The Guidelines are non-binding, which means that the companies falling in their scope may choose alternative approaches to the reporting of climate-related information provided they meet legal requirements. The content of climate-related disclosures may also vary between companies according to certain factors, such as the sector of activity and the geographical location.
The new Guidelines on the Disclosure of Climate-Related Information aim to increase transparency and provide for standardisation in relation to a company’s impact on the environment. Most of the reporting entities should consider that climate is material to them according to the Guidelines and adapt their reporting format to include climate-related information.

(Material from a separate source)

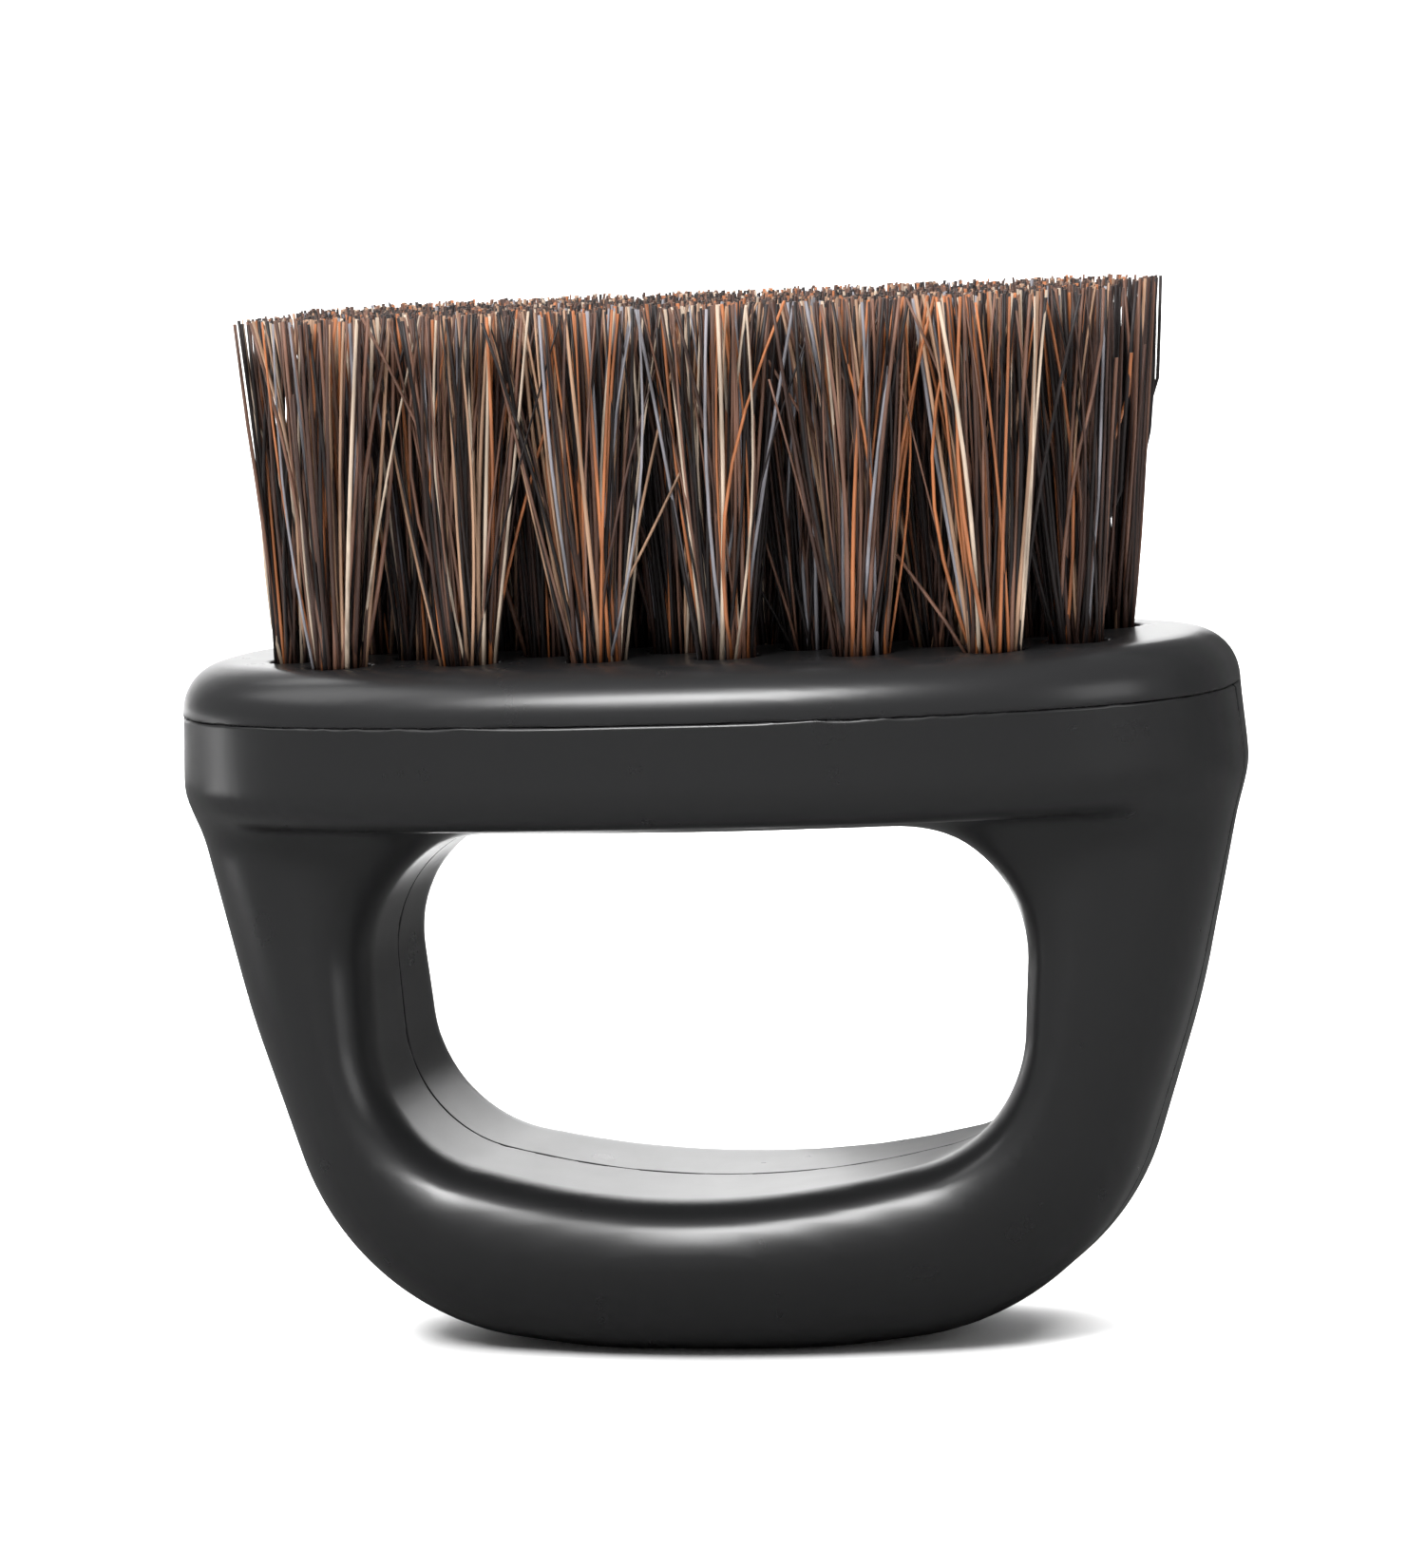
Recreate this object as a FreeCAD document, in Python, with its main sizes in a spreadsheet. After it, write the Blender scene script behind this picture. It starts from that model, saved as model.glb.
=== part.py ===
import FreeCAD, Part
import math
import os
from FreeCAD import Vector as V

# Fade brush: a short wide head full of hair tufts on a finger-loop handle.
# Millimetres. X is the width, -Y the front, +Z up (hair on top). Z = 0 is the foot of the loop.

doc = FreeCAD.newDocument("fade_brush")

# ---------------------------------------------------------------- driving sizes
sheet = doc.addObject("Spreadsheet::Sheet", "Sizes")
SIZES = [
    ("head_width", 70.0), ("head_depth", 35.0), ("head_corner", 14.0),
    ("head_floor", 35.4), ("part_line", 42.2), ("head_top", 45.7),
    ("head_low_round", 2.0), ("head_top_round", 3.2),
    ("foot_depth", 27.4), ("waist_depth", 21.2), ("ring_round", 7.0), ("core_round", 3.4), ("opening_round", 2.8),
    ("wall", 2.2), ("slip", 0.15),
    ("pin_radius", 1.0), ("boss_radius", 2.0), ("pin_reach", 2.2), ("socket_depth", 2.6),
    ("hole_radius", 2.0), ("hole_depth", 5.6),
    ("hair_top", 68.4), ("tuft_radius", 1.9), ("tip_half_x", 4.13), ("tip_half_y", 3.0),
    ("anchor_length", 4.6), ("anchor_height", 1.3), ("anchor_thick", 0.4), ("anchor_lift", 0.7),
]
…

The standardisation of the format and content of climate-related disclosure is needed to enable comparisons between the reporting companies, from both a financial point of view and a social and environmental point of view. The new Guidelines set out precisely which climate-related information should be disclosed. However, the fact that Guidelines on the Disclosure of Climate-Related Information are non-binding may impede the level of standardisation that the Commission aims to reach.